With Canada’s immigration levels set to surge, expecting approximately 1.45 million new immigrants between 2023 and 2025, a significant question arises: What is the appropriate level of immigration for Canada? Addressing this query, a recent study by Desjardins considers Canada’s demographic and economic goals, the role of immigration in achieving these objectives, and the impact on public services and federal support.
The Economic Aspect
Canada’s immigration system aims to address labor market shortages caused by its aging population. Traditionally, there was a positive correlation between Canada’s economic potential, measured by the economic output gap, and the admission of economic temporary and permanent residents. However, Desjardins reveals a shift in this relationship, with the number of newcomers exceeding what the economic output gap can justify. This, coupled with a low unemployment rate, raises concerns that the influx of newcomers might hinder economic growth.
Nevertheless, Canada’s national unemployment rate has remained relatively stable at around 5%, while job vacancies have consistently outpaced national unemployment figures. This suggests that despite approaching its economic potential through immigration, the Canadian economy still offers numerous job opportunities.
Many temporary foreign workers arrive in Canada to fill specific labor market needs, which explains the ongoing elevated job vacancies. Hence, it can be argued that the current level of immigration is economically justified due to these unfilled positions and the inability to meet them with the domestic workforce.
Moreover, economic immigration contributes to Canada’s long-term economic growth and potential GDP per capita. Recent immigrants have higher employment rates than native-born Canadians, and their younger age profile allows for more work hours and years of productivity. In 2022, the growth of Canada’s working-age population (aged 15-64) was solely driven by permanent and non-permanent immigrants, underscoring the importance of immigration in meeting Canada’s economic needs in both the short and long term.
The Demographic Perspective
Canada’s aging population poses challenges to its economy, particularly in terms of healthcare costs. The burden of medical expenses on Canada’s national healthcare system tends to increase as individuals age, impacting public finances. This problem is more pronounced in provinces with smaller economies and a higher proportion of aging populations relative to the working-age population, where immigration may not have the same impact.
To balance the expenses of Canada’s aging population with economic growth, the Desjardins report indicates that an average annual increase of 2.2% in the working-age population is necessary to maintain the current working-age-to-aging population ratio until 2040. In comparison, Canada’s working-age population grew by just 1.6% in 2022. Achieving the historical ratio between aging and working-class populations (national average between 1990 and 2015) by 2040 would require a 4.5% annual increase in the working-age population. Both scenarios demand a significant increase in working-age immigration compared to 2022 levels.
Economic immigration emerges as a crucial solution to address Canada’s demographic challenges and mitigate the potential economic burden. The Provincial Nominee Program (PNP) plays a vital role as Canada’s primary path of economic immigration, helping distribute economic benefits across provinces, addressing key labor shortages, and alleviating the strain on provincial economies amid the growing medical expenses of their aging populations.

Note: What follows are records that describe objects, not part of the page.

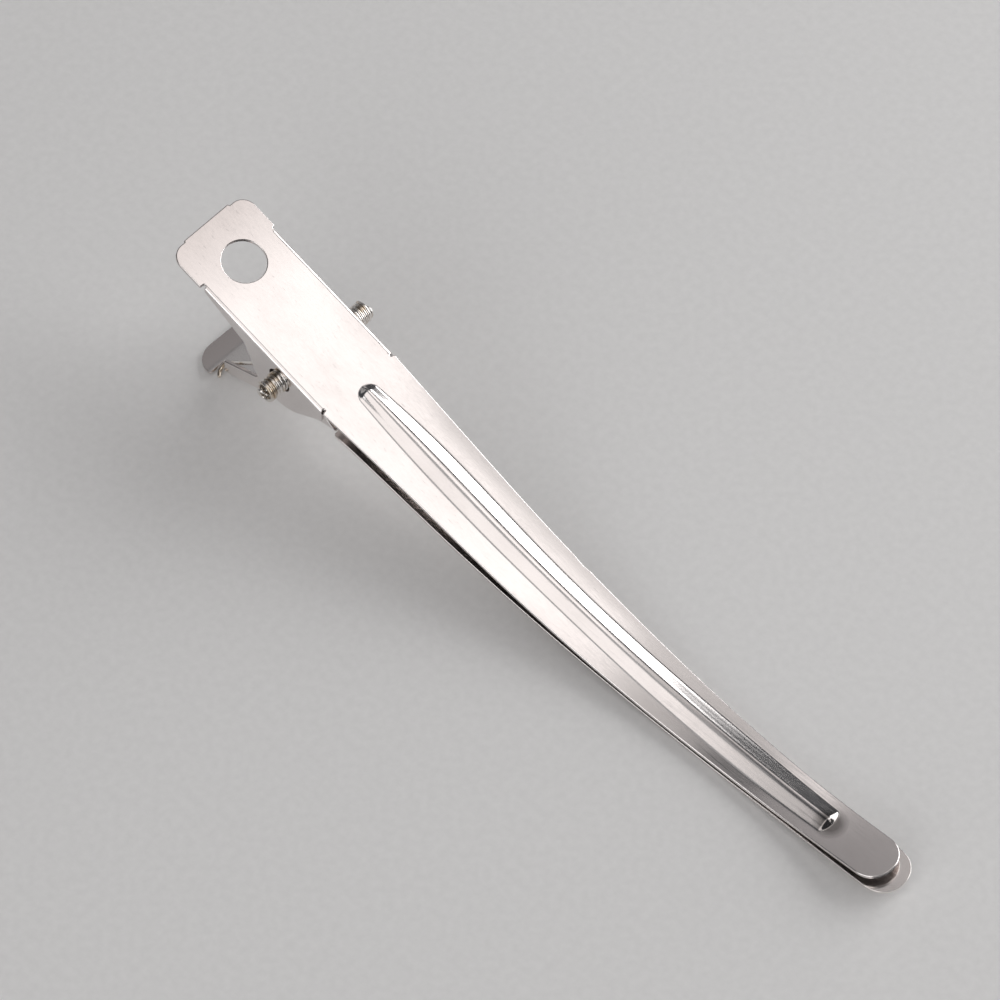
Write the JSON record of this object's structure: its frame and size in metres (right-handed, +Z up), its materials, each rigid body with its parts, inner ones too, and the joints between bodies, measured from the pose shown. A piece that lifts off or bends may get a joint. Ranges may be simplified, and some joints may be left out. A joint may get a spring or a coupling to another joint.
{
  "type": "alligator hair clip",
  "caption": "Long sprung hair clip of bowed sheet steel: two arms hinged on a wire spring, thumb tabs at one end, one with a hanging hole, round flat jaws at the other.",
  "frame": {"origin": "bottom centre of the whole clip's bounding box, at rest: it lies on the end of its lower thumb tab and on the belly of its lower blade", "axes": "+X along the clip from the thumb tabs to the jaw tips, +Y across it and along the hinge, +Z up, from the lower arm to the upper arm"},
  "size_m": [0.1219, 0.0195, 0.0214],
  "materials": {
    "upper_steel": "bright nickel plated sheet steel with a faint lengthwise grain",
    "lower_steel": "bright nickel plated sheet steel with a faint lengthwise grain",
    "spring_steel": "drawn spring wire, slightly warmer and darker than the sheet"
  },
  "bodies": {
    "lower_jaw": {"lower_arm": "lower_steel", "torsion_spring": "spring_steel"},
    "upper_jaw": {"upper_arm": "upper_steel"}
  },
  "joints": [
    {"name": "jaw_hinge", "type": "hinge", "parent": "lower_jaw", "child": "upper_jaw", "pos_m": [-0.04116, 0, 0.0123], "axis": [0, -1, 0], "range_deg": [0, 50], "stiffness_Nm_per_rad": 0.0167, "springref_deg": -103.13, "deforming": ["torsion_spring"]}
  ]
}
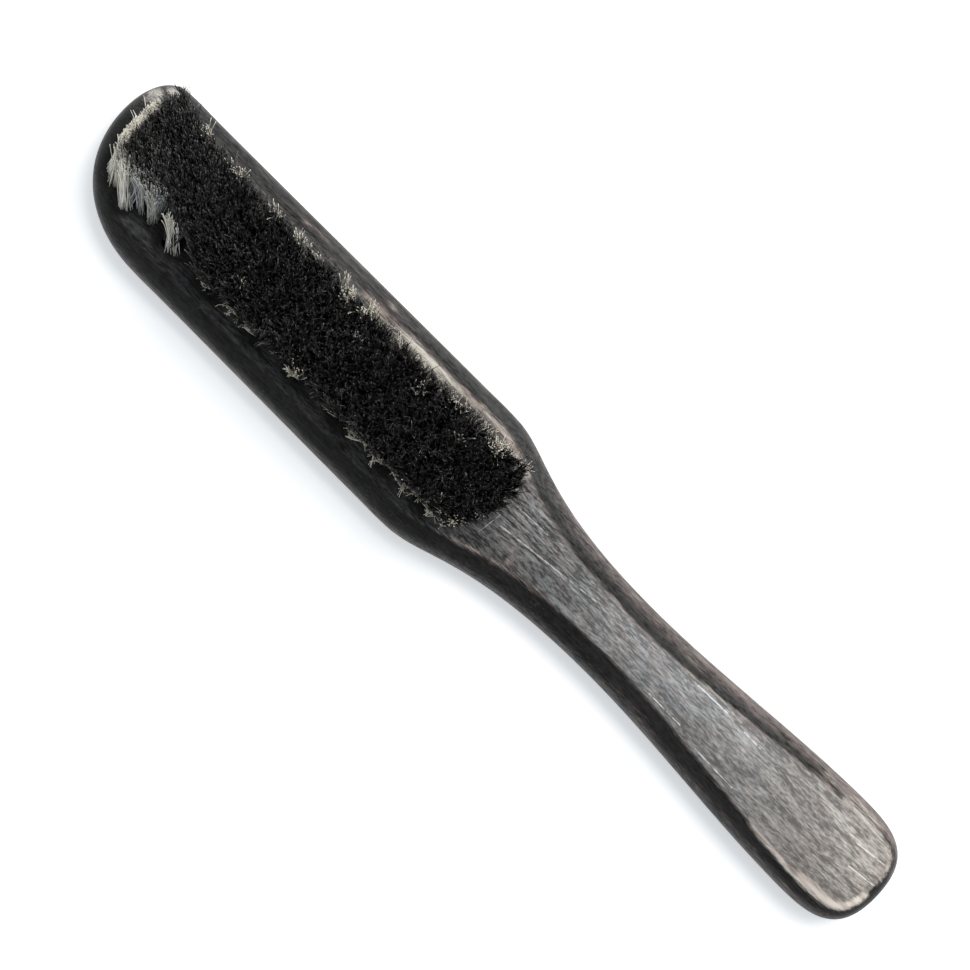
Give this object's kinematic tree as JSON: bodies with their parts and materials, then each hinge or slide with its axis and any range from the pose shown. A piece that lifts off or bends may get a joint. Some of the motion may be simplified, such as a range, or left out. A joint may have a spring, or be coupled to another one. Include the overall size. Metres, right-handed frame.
{
  "type": "fade brush",
  "caption": "Long narrow wooden barber's brush with a rounded head of staple-set bristle tufts and a waisted flat handle.",
  "frame": {"origin": "middle of the body's outline, on its flat back", "axes": "+X along the brush from the head to the handle's end, +Z out of the face that carries the bristles"},
  "size_m": [0.225, 0.035, 0.0285],
  "materials": {
    "stained_wood": "black stain, worn to bare wood along the edges, satin",
    "black_bristle": "stiff black animal bristle",
    "pale_bristle": "stiff undyed animal bristle"
  },
  "bodies": {
    "root": {"wooden_body": "stained_wood", "black_tuft_01": "black_bristle", "black_tuft_02": "black_bristle", "black_tuft_03": "black_bristle", "black_tuft_04": "black_bristle", "black_tuft_05": "black_bristle", "black_tuft_06": "black_bristle", "black_tuft_07": "black_bristle", "black_tuft_08": "black_bristle", "black_tuft_09": "black_bristle", "black_tuft_10": "black_bristle", "black_tuft_11": "black_bristle", "black_tuft_12": "black_bristle", "black_tuft_13": "black_bristle", "black_tuft_14": "black_bristle", "black_tuft_15": "black_bristle", "black_tuft_16": "black_bristle", "black_tuft_17": "black_bristle", "black_tuft_18": "black_bristle", "black_tuft_19": "black_bristle", "black_tuft_20": "black_bristle", "black_tuft_21": "black_bristle", "black_tuft_22": "black_bristle", "black_tuft_23": "black_bristle", "black_tuft_24": "black_bristle", "black_tuft_25": "black_bristle", "black_tuft_26": "black_bristle", "black_tuft_27": "black_bristle", "black_tuft_28": "black_bristle", "black_tuft_29": "black_bristle", "black_tuft_30": "black_bristle", "black_tuft_31": "black_bristle", "black_tuft_32": "black_bristle", "black_tuft_33": "black_bristle", "black_tuft_34": "black_bristle", "black_tuft_35": "black_bristle", "black_tuft_36": "black_bristle", "black_tuft_37": "black_bristle", "black_tuft_38": "black_bristle", "black_tuft_39": "black_bristle", "black_tuft_40": "black_bristle", "black_tuft_41": "black_bristle", "black_tuft_42": "black_bristle", "black_tuft_43": "black_bristle", "black_tuft_44": "black_bristle", "black_tuft_45": "black_bristle", "black_tuft_46": "black_bristle", "black_tuft_47": "black_bristle", "pale_tuft_01": "pale_bristle", "pale_tuft_02": "pale_bristle", "pale_tuft_03": "pale_bristle", "pale_tuft_04": "pale_bristle", "pale_tuft_05": "pale_bristle", "pale_tuft_06": "pale_bristle", "pale_tuft_07": "pale_bristle", "pale_tuft_08": "pale_bristle", "pale_tuft_09": "pale_bristle", "pale_tuft_10": "pale_bristle", "pale_tuft_11": "pale_bristle", "pale_tuft_12": "pale_bristle"}
  },
  "joints": []
}
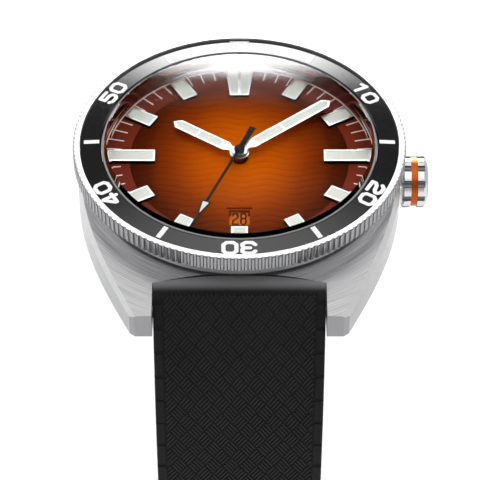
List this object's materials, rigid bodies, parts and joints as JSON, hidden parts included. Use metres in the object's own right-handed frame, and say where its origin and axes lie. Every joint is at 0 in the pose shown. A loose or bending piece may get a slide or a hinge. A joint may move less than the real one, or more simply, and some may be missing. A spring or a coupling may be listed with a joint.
{
  "type": "dive watch",
  "caption": "Wrist dive watch: cushion case, turning coin-edge bezel, fluted crown, orange dial with date, and a two-part rubber strap left open at its pin buckle.",
  "frame": {"origin": "centre of the case back's outer face", "axes": "+Z out through the dial along the hands' axis, +Y to 12 o'clock, +X to 3 o'clock and the crown"},
  "size_m": [0.0427, 0.0675, 0.1157],
  "materials": {
    "brushed_case_steel": "circular brushed top, polished bevels and flanks",
    "polished_steel": "mirror polished steel",
    "bezel_steel": "satin coin edge, polished rim",
    "spring_steel": "fine satin",
    "black_rubber": "matt moulded rubber with a basket-weave relief",
    "sapphire": "clear, coated",
    "gasket_nylon": "grey nylon",
    "rehaut_brown": "mirror-dark brown flange",
    "black_ceramic": "glossy black",
    "white_lume": "white filled markings",
    "orange_dial": "orange smoked to dark brown at the rim, fine wave relief",
    "white_print": "printed",
    "lume": "luminous compound",
    "black_lacquer": "gloss black",
    "orange_anodised": "orange anodised",
    "plated_brass": "rhodium-plated brass",
    "gilt_brass": "gilt",
    "ruby": "polished",
    "holder_plastic": "natural nylon",
    "orange_print": "orange printed disc"
  },
  "bodies": {
    "watch_head": {"case_body": "brushed_case_steel", "case_back": "polished_steel", "case_back_gasket": "black_rubber", "crystal": "sapphire", "crystal_gasket": "gasket_nylon", "rehaut_ring": "rehaut_brown", "crown_tube": "polished_steel", "spring_bars": "polished_steel", "bezel_click_spring": "spring_steel", "bezel_gasket": "black_rubber", "dial": "orange_dial", "minute_track": "white_print", "hour_markers": "polished_steel", "marker_lume": "lume", "mainplate": "plated_brass", "barrel_bridge": "plated_brass", "train_bridge": "plated_brass", "balance_cock": "plated_brass", "movement_screws": "spring_steel", "jewels": "ruby", "calendar_plate": "plated_brass", "movement_holder": "holder_plastic", "casing_clamps": "spring_steel", "rotor_bearing": "spring_steel"},
    "bezel": {"bezel_ring": "bezel_steel", "bezel_insert": "black_ceramic", "bezel_markings": "white_lume", "bezel_lume_pip": "white_lume", "bezel_retaining_wire": "spring_steel"},
    "stem_sleeve": {"sliding_pinion": "spring_steel"},
    "crown": {"crown": "polished_steel", "crown_ring": "orange_anodised", "winding_stem": "spring_steel", "crown_gasket": "black_rubber"},
    "seconds": {"fourth_wheel": "gilt_brass", "seconds_hand": "black_lacquer", "seconds_hand_lume": "lume"},
    "minutes": {"centre_wheel": "gilt_brass", "minute_hand": "polished_steel", "minute_hand_lume": "lume"},
    "hours": {"hour_wheel": "gilt_brass", "hour_hand": "polished_steel", "hour_hand_lume": "lume"},
    "third_wheel": {"third_wheel": "gilt_brass"},
    "minute_wheel": {"minute_wheel": "gilt_brass"},
    "barrel": {"barrel": "gilt_brass", "mainspring": "spring_steel"},
    "escape_wheel": {"escape_wheel": "spring_steel"},
    "pallet_fork": {"pallet_fork": "spring_steel"},
    "balance": {"balance_wheel": "gilt_brass", "hairspring": "spring_steel"},
    "rotor": {"rotor": "plated_brass"},
    "date": {"date_disc": "orange_print", "date_numerals": "black_lacquer"},
    "strap_six": {"strap_long": "black_rubber"},
    "strap_twelve": {"strap_short": "black_rubber"},
    "keeper": {"free_keeper": "black_rubber"},
    "buckle": {"buckle_frame": "brushed_case_steel", "buckle_bar": "polished_steel"},
    "tongue": {"buckle_tongue": "polished_steel"}
  },
  "joints": [
    {"name": "bezel_turn", "type": "hinge", "parent": "watch_head", "child": "bezel", "pos_m": [0, 0, 0.009], "axis": [0, 0, 1], "continuous": true},
    {"name": "crown_turn", "type": "hinge", "parent": "watch_head", "child": "stem_sleeve", "pos_m": [0.0107, 0, 0.00437], "axis": [1, 0, 0], "continuous": true},
    {"name": "crown_pull", "type": "slide", "parent": "stem_sleeve", "child": "crown", "axis": [1, 0, 0], "range_m": [0, 0.0024]},
    {"name": "seconds_turn", "type": "hinge", "parent": "watch_head", "child": "seconds", "pos_m": [0, 0, 0.005], "axis": [0, 0, -1], "continuous": true},
    {"name": "minutes_turn", "type": "hinge", "parent": "watch_head", "child": "minutes", "pos_m": [0, 0, 0.005], "axis": [0, 0, -1], "continuous": true},
    {"name": "hours_turn", "type": "hinge", "parent": "watch_head", "child": "hours", "pos_m": [0, 0, 0.005], "axis": [0, 0, -1], "continuous": true},
    {"name": "third_wheel_turn", "type": "hinge", "parent": "watch_head", "child": "third_wheel", "pos_m": [0.00211, -0.00077, 0.005], "axis": [0, 0, -1], "continuous": true},
    {"name": "minute_wheel_turn", "type": "hinge", "parent": "watch_head", "child": "minute_wheel", "pos_m": [0.00197, 0.00138, 0.006], "axis": [0, 0, -1], "continuous": true},
    {"name": "barrel_turn", "type": "hinge", "parent": "watch_head", "child": "barrel", "pos_m": [-0.00104, 0.00591, 0.005], "axis": [0, 0, -1], "continuous": true},
    {"name": "escape_wheel_turn", "type": "hinge", "parent": "watch_head", "child": "escape_wheel", "pos_m": [-0.00187, -0.001, 0.005], "axis": [0, 0, -1], "continuous": true},
    {"name": "pallet_fork_swing", "type": "hinge", "parent": "watch_head", "child": "pallet_fork", "pos_m": [-0.00395, -0.0021, 0.0042], "axis": [0, 0, 1], "range_deg": [-5, 5]},
    {"name": "balance_swing", "type": "hinge", "parent": "watch_head", "child": "balance", "pos_m": [-0.00668, -0.00355, 0.0042], "axis": [0, 0, 1], "range_deg": [-270, 270]},
    {"name": "rotor_turn", "type": "hinge", "parent": "watch_head", "child": "rotor", "pos_m": [0, 0, 0.0021], "axis": [0, 0, 1], "continuous": true},
    {"name": "date_turn", "type": "hinge", "parent": "watch_head", "child": "date", "pos_m": [0, 0, 0.0063], "axis": [0, 0, 1], "continuous": true},
    {"name": "strap_six_pivot", "type": "hinge", "parent": "watch_head", "child": "strap_six", "pos_m": [0, -0.02065, 0.00375], "axis": [1, 0, 0], "range_deg": [0, 14]},
    {"name": "strap_twelve_pivot", "type": "hinge", "parent": "watch_head", "child": "strap_twelve", "pos_m": [0, 0.02065, 0.00375], "axis": [-1, 0, 0], "range_deg": [0, 14]},
    {"name": "keeper_slide", "type": "slide", "parent": "strap_twelve", "child": "keeper", "axis": [0, 0, 1], "range_m": [-0.006, 0.01]},
    {"name": "buckle_pivot", "type": "hinge", "parent": "strap_twelve", "child": "buckle", "pos_m": [0, 0.03005, -0.06551], "axis": [1, 0, 0], "range_deg": [-70, 30]},
    {"name": "tongue_pivot", "type": "hinge", "parent": "buckle", "child": "tongue", "pos_m": [0, 0.03005, -0.06551], "axis": [1, 0, 0], "range_deg": [0, 90]}
  ],
  "couplings": [
    {"joint": "minutes_turn", "follows": "seconds_turn", "ratio": 0.016667},
    {"joint": "hours_turn", "follows": "seconds_turn", "ratio": 0.0013889},
    {"joint": "third_wheel_turn", "follows": "seconds_turn", "ratio": -0.13333},
    {"joint": "minute_wheel_turn", "follows": "seconds_turn", "ratio": -0.0055556},
    {"joint": "barrel_turn", "follows": "seconds_turn", "ratio": -0.0029412},
    {"joint": "escape_wheel_turn", "follows": "seconds_turn", "ratio": -10}
  ]
}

Complexities and Considerations
While increasing immigration presents compelling arguments, it is essential to acknowledge the associated costs and challenges. Canada’s housing market has been impacted by the growing demand resulting from the increasing working-age population, leading to reduced affordability. Factors like higher interest rates, rising production costs, and lack of pre-sale interest have limited new housing projects.
Addressing this housing shortage is vital as failure to do so could further increase home buying and rental costs, potentially discouraging talented workers from choosing Canada as their destination and reducing overall openness to immigration.